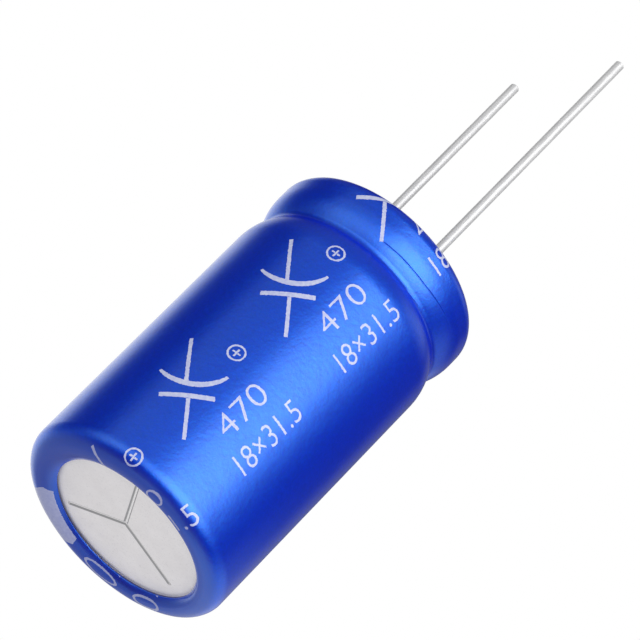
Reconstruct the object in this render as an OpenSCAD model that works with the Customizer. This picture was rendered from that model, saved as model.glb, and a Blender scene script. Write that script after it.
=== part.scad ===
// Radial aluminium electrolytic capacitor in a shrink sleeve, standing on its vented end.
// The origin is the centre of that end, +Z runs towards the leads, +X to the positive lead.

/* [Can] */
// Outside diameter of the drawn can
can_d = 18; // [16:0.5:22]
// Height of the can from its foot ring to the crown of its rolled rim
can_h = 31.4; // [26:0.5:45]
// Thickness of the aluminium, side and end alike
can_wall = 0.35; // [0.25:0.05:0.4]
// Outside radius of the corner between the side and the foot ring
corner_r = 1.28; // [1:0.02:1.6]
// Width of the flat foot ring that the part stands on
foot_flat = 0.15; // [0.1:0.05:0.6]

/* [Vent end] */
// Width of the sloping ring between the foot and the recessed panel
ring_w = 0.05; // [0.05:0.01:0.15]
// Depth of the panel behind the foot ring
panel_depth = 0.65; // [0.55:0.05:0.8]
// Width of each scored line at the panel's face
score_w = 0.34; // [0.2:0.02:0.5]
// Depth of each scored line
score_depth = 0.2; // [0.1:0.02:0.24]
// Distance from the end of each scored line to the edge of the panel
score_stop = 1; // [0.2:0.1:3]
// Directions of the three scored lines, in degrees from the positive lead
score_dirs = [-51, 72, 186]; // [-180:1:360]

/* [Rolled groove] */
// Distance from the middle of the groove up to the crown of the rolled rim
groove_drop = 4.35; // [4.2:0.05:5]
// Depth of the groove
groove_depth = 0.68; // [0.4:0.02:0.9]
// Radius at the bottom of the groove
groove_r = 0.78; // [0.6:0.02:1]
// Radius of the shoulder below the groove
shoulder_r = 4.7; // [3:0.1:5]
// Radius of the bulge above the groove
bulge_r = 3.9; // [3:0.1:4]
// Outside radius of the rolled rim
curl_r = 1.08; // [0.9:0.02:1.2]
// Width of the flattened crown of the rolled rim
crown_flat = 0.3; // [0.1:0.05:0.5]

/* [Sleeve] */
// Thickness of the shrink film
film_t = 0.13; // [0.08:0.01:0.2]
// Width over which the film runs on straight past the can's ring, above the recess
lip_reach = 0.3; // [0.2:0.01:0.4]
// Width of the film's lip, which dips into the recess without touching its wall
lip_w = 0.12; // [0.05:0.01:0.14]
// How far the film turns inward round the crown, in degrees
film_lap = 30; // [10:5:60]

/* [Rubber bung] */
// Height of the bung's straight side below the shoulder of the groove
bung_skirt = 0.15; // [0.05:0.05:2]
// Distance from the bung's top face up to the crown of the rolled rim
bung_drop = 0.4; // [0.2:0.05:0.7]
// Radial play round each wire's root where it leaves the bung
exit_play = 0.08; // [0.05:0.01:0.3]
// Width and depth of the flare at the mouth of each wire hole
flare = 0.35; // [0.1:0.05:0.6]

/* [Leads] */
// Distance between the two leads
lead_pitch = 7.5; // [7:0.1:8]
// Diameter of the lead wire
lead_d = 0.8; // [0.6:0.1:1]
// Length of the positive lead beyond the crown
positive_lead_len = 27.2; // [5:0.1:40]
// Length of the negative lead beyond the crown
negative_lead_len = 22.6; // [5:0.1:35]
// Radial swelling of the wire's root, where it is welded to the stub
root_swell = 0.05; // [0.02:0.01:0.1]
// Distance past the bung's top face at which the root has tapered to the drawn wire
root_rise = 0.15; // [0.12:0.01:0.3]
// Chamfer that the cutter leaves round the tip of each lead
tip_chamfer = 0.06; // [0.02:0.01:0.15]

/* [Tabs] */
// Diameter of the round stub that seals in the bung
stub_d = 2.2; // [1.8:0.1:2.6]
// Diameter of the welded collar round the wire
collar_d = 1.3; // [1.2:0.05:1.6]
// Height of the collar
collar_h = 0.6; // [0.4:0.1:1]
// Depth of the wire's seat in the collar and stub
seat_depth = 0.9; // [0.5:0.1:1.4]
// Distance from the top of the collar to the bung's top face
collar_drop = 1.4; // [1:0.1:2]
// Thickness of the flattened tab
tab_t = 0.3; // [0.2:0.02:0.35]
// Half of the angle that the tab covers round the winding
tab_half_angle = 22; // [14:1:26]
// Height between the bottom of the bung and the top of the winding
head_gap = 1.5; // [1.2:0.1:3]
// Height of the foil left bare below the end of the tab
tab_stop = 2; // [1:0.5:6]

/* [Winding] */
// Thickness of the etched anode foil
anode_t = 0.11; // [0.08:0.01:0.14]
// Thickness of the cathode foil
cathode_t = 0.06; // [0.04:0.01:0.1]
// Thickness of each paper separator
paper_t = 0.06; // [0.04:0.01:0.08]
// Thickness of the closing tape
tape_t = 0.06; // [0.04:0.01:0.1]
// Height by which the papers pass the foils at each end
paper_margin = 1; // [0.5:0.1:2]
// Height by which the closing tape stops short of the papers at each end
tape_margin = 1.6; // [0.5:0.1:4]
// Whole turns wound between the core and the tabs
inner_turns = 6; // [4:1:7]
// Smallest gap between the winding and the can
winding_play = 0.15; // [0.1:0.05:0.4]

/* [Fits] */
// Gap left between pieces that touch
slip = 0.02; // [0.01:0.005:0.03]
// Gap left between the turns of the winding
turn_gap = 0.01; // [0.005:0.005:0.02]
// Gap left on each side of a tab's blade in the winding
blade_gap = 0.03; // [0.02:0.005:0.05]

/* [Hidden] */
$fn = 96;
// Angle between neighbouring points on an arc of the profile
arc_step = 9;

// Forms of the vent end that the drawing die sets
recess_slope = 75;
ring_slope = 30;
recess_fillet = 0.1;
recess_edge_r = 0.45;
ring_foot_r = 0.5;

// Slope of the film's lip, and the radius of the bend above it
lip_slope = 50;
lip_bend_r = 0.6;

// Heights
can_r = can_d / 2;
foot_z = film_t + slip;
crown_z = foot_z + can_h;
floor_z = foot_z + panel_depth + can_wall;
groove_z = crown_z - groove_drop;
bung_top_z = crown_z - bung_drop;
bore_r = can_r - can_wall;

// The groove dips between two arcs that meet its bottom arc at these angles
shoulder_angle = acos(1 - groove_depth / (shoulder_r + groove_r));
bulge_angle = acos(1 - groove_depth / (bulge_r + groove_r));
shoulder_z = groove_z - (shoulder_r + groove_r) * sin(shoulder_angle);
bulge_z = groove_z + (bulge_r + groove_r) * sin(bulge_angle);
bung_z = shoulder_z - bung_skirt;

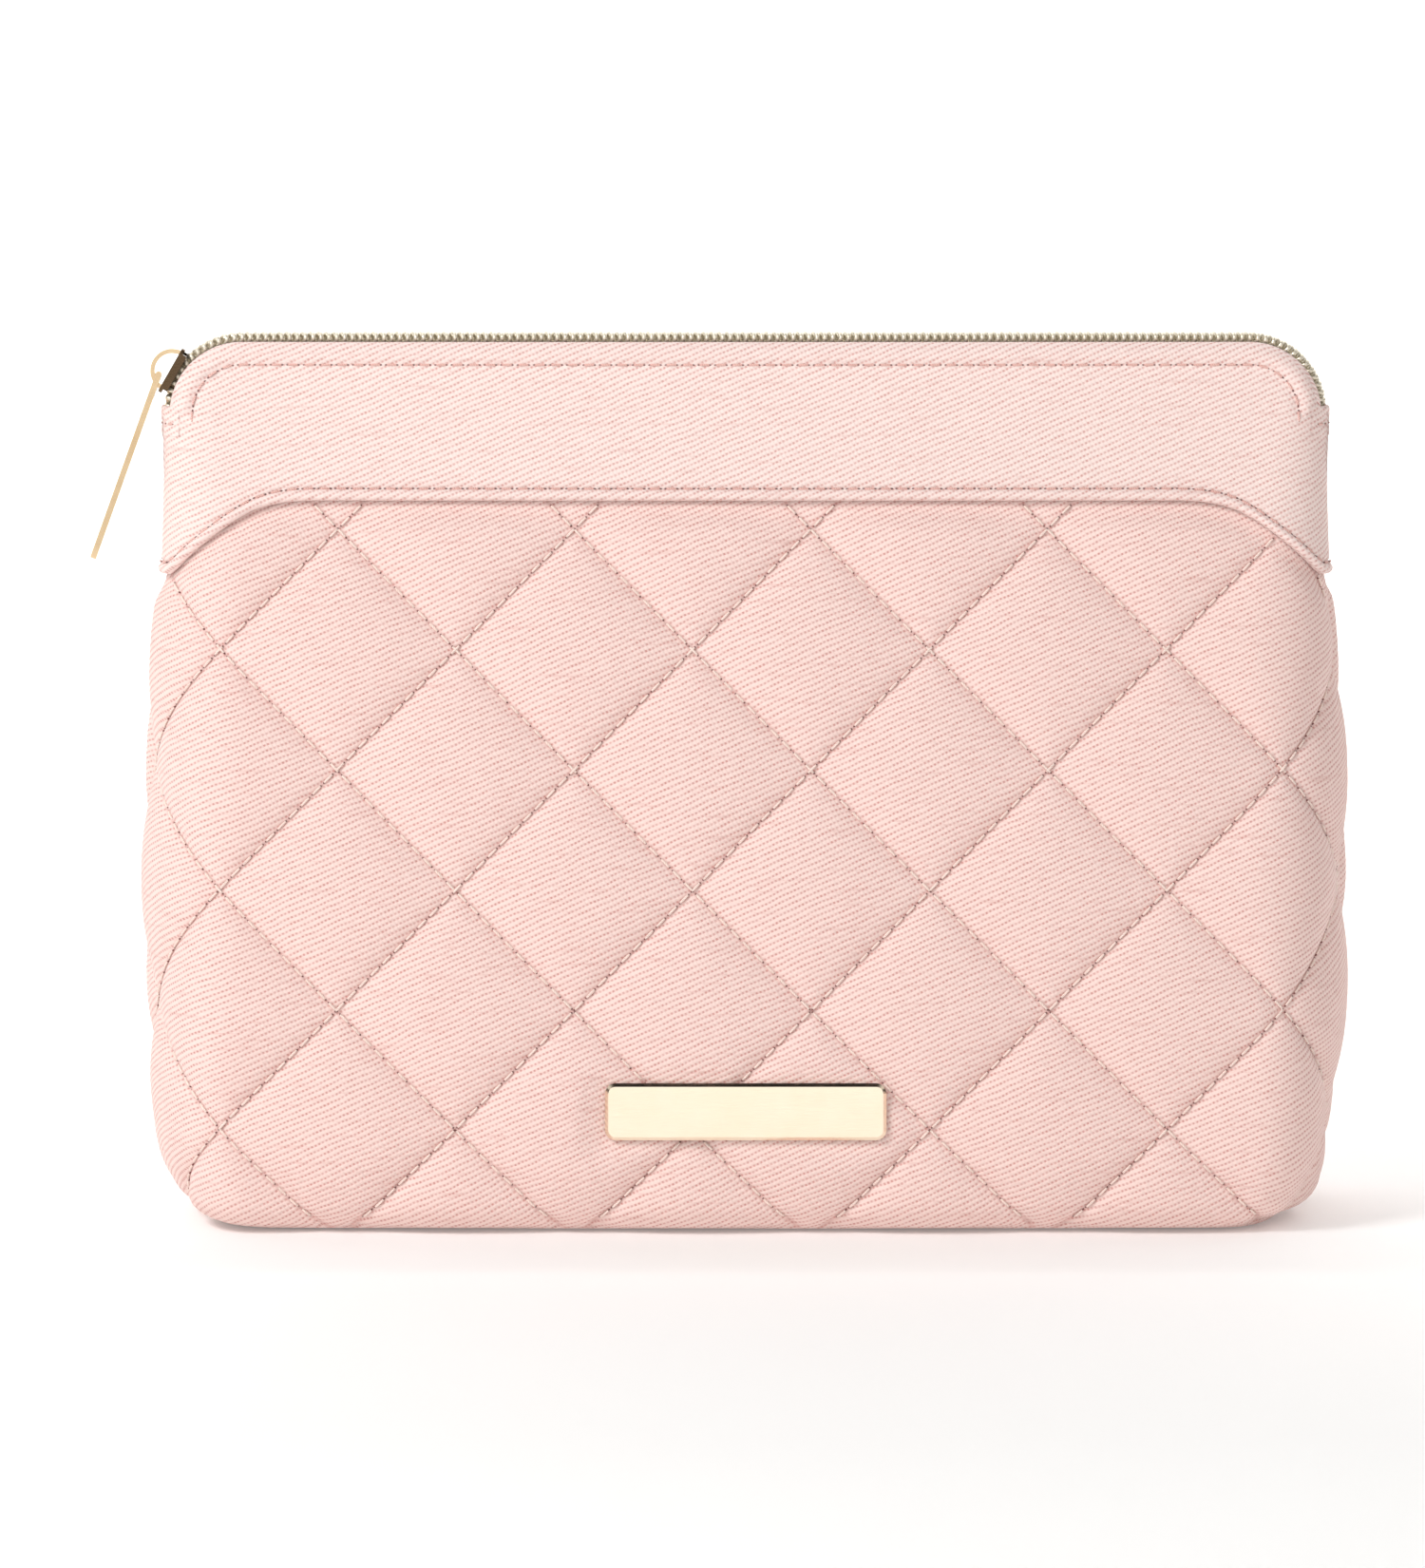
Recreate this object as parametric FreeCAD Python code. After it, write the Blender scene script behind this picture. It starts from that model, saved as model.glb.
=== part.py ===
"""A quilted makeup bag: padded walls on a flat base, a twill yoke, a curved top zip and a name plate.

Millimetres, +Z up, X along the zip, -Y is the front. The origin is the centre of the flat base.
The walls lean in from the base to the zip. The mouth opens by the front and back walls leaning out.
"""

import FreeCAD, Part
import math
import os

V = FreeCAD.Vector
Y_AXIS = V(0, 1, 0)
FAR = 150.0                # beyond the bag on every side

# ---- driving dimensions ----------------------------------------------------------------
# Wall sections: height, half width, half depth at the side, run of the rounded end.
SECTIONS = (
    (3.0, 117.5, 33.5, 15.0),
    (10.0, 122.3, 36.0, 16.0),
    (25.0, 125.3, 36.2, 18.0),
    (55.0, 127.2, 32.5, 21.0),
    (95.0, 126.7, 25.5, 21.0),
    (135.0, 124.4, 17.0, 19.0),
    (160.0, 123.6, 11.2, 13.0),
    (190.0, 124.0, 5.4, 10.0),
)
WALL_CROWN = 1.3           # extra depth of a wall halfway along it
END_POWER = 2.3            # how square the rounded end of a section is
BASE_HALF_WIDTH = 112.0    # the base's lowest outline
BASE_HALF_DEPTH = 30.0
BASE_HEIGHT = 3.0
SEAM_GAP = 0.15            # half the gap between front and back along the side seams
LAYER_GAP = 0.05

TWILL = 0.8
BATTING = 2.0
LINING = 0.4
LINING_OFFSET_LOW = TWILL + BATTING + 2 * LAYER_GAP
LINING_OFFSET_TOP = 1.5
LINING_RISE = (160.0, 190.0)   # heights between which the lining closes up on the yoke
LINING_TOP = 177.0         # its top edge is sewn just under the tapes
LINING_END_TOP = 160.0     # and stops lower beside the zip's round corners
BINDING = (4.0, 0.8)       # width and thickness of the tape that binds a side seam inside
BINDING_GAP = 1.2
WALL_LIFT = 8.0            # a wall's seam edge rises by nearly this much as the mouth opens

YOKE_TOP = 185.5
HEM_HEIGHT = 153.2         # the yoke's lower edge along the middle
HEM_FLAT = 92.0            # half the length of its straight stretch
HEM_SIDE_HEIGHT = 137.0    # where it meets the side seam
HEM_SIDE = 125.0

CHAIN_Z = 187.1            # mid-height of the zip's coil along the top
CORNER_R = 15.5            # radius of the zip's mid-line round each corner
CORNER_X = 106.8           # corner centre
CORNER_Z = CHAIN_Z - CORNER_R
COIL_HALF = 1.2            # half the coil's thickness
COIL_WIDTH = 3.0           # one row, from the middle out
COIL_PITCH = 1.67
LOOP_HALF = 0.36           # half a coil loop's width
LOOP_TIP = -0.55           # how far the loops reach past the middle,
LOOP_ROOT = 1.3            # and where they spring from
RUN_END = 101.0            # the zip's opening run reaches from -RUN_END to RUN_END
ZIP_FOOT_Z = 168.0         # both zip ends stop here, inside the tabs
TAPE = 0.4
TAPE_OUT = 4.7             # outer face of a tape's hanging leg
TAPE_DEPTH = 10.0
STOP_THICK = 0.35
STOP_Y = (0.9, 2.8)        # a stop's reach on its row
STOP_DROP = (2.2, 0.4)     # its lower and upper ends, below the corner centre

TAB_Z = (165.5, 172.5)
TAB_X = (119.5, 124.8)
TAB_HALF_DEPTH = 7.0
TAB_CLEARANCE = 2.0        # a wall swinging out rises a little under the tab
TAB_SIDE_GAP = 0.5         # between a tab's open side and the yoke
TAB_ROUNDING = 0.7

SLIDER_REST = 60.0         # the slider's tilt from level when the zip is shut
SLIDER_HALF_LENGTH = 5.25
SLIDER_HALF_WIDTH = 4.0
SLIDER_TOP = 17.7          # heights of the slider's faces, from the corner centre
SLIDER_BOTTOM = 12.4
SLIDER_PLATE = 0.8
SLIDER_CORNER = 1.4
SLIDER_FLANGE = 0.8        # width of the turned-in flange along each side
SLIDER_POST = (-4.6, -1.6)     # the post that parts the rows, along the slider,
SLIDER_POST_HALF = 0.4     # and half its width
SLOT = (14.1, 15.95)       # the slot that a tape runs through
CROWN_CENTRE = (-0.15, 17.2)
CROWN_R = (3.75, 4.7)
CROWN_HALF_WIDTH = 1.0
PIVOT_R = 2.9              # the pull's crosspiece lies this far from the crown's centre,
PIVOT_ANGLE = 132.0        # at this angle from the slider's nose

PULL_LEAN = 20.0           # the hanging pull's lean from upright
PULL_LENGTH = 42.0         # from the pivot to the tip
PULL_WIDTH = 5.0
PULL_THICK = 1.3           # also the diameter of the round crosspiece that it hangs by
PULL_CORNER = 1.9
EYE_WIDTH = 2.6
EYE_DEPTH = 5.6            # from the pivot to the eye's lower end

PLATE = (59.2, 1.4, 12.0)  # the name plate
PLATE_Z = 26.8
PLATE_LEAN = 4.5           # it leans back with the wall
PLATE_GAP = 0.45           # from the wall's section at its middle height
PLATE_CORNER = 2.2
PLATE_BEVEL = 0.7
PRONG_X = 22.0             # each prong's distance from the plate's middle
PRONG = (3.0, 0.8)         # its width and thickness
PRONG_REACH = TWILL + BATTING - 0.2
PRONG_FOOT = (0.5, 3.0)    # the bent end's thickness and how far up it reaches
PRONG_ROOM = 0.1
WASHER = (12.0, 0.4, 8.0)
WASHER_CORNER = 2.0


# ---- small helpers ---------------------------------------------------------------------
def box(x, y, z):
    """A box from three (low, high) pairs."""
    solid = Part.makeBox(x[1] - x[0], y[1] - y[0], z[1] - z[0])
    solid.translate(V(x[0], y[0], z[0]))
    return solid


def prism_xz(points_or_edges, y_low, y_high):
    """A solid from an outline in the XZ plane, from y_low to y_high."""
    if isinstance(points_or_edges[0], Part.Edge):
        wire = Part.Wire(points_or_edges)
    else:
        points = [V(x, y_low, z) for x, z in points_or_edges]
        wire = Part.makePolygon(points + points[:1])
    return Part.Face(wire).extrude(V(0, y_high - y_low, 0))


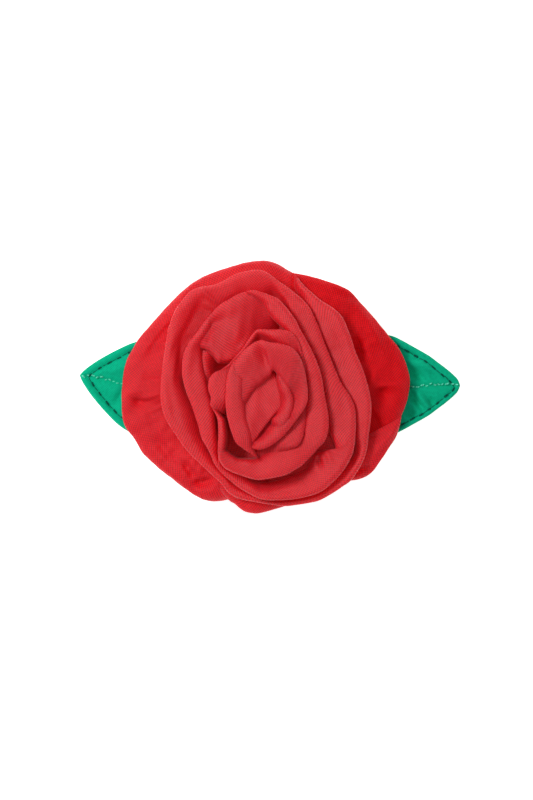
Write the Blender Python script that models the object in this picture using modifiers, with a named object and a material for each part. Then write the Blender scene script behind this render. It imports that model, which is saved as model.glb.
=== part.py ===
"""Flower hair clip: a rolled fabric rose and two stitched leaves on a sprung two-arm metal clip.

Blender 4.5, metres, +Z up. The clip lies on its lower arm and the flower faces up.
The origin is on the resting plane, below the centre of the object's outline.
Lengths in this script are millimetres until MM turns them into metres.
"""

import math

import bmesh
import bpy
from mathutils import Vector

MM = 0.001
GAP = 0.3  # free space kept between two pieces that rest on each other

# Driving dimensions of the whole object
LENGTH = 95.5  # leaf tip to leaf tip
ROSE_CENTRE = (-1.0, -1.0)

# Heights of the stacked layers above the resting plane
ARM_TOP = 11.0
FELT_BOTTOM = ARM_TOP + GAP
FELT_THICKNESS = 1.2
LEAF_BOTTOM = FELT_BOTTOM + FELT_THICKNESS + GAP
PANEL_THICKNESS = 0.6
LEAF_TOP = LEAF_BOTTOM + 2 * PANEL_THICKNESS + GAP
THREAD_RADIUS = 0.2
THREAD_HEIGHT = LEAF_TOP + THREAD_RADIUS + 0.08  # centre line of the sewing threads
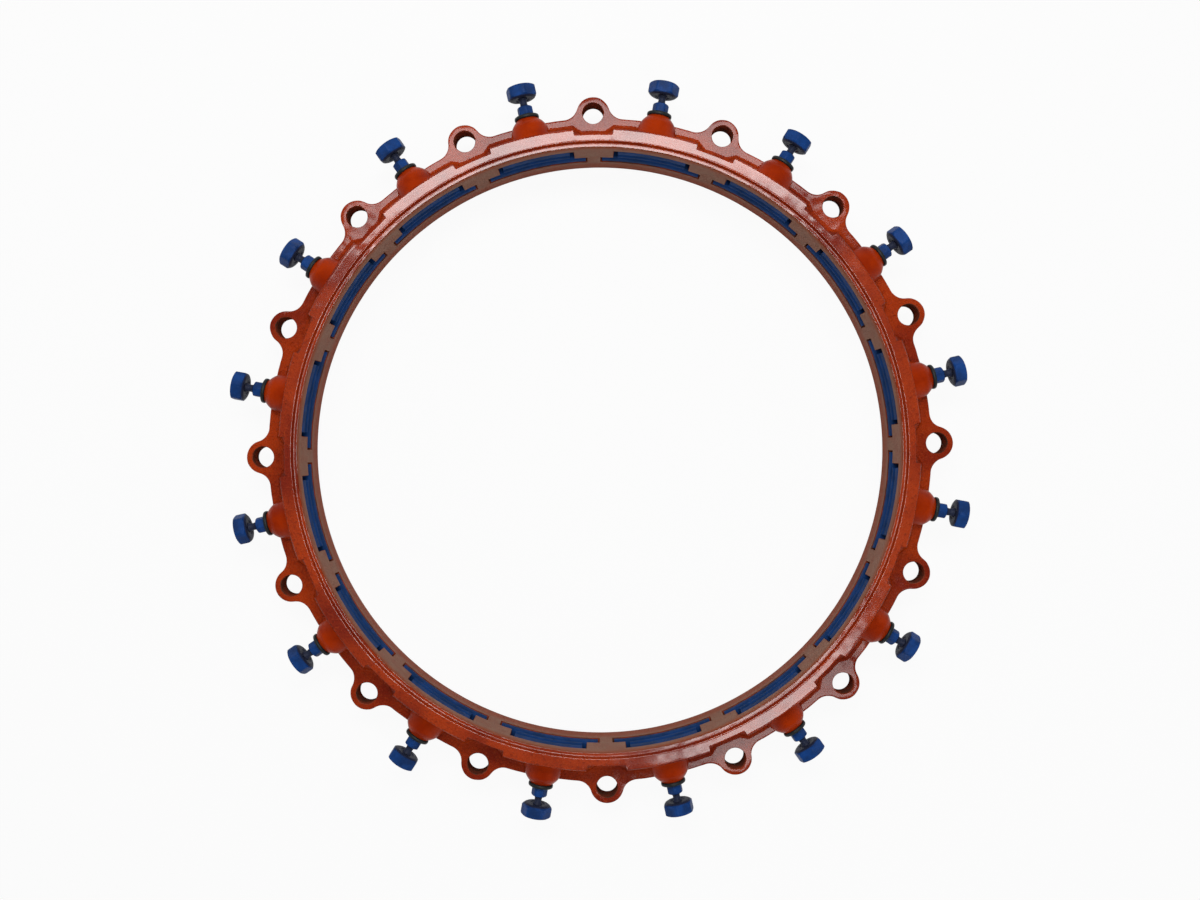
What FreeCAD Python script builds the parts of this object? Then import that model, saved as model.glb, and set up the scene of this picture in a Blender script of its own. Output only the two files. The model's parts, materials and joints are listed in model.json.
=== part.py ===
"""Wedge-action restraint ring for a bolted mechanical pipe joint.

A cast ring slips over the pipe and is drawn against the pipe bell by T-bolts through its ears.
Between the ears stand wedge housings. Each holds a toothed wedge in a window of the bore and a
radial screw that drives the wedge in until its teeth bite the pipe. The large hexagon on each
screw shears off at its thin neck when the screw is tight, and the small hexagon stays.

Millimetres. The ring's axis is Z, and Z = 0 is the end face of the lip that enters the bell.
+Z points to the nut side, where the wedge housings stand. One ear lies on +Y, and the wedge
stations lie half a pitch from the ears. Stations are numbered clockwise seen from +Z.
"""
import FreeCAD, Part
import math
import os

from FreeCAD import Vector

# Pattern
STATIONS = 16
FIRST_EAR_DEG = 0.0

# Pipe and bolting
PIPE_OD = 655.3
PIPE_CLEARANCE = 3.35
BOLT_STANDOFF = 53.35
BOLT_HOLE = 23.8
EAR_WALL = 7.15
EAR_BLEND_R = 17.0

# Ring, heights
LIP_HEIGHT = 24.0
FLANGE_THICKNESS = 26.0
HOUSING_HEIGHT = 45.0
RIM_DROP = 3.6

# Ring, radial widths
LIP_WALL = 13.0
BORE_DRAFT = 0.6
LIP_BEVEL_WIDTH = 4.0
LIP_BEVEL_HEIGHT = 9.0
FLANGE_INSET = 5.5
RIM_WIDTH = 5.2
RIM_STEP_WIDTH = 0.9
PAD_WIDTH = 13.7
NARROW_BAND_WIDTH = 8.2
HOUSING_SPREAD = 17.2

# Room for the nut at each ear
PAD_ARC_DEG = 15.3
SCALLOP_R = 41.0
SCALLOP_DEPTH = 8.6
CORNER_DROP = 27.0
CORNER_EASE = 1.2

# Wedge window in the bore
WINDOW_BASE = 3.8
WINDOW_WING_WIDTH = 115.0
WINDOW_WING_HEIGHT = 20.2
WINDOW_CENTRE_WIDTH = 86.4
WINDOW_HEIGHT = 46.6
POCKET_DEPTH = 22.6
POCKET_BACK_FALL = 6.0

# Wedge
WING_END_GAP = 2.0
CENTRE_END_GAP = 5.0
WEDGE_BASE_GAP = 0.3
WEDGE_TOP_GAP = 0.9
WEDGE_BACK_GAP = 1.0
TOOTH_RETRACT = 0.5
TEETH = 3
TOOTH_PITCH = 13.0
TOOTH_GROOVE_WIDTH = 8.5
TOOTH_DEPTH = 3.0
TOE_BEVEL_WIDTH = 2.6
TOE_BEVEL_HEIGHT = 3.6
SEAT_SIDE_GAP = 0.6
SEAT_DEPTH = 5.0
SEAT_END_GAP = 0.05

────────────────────

[THE TASK]:
Repeat the material word for word from its opening line up to and including the line containing "the positive lead.".

[WORKED ANSWER]:
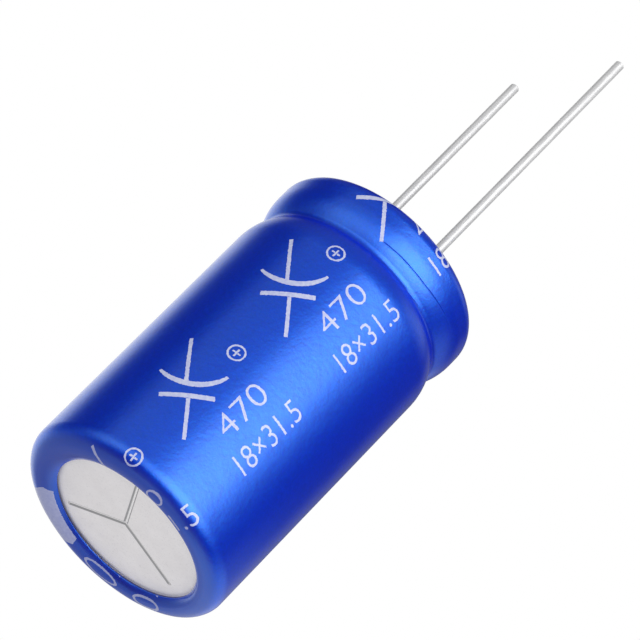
Reconstruct the object in this render as an OpenSCAD model that works with the Customizer. This picture was rendered from that model, saved as model.glb, and a Blender scene script. Write that script after it.
=== part.scad ===
// Radial aluminium electrolytic capacitor in a shrink sleeve, standing on its vented end.
// The origin is the centre of that end, +Z runs towards the leads, +X to the positive lead.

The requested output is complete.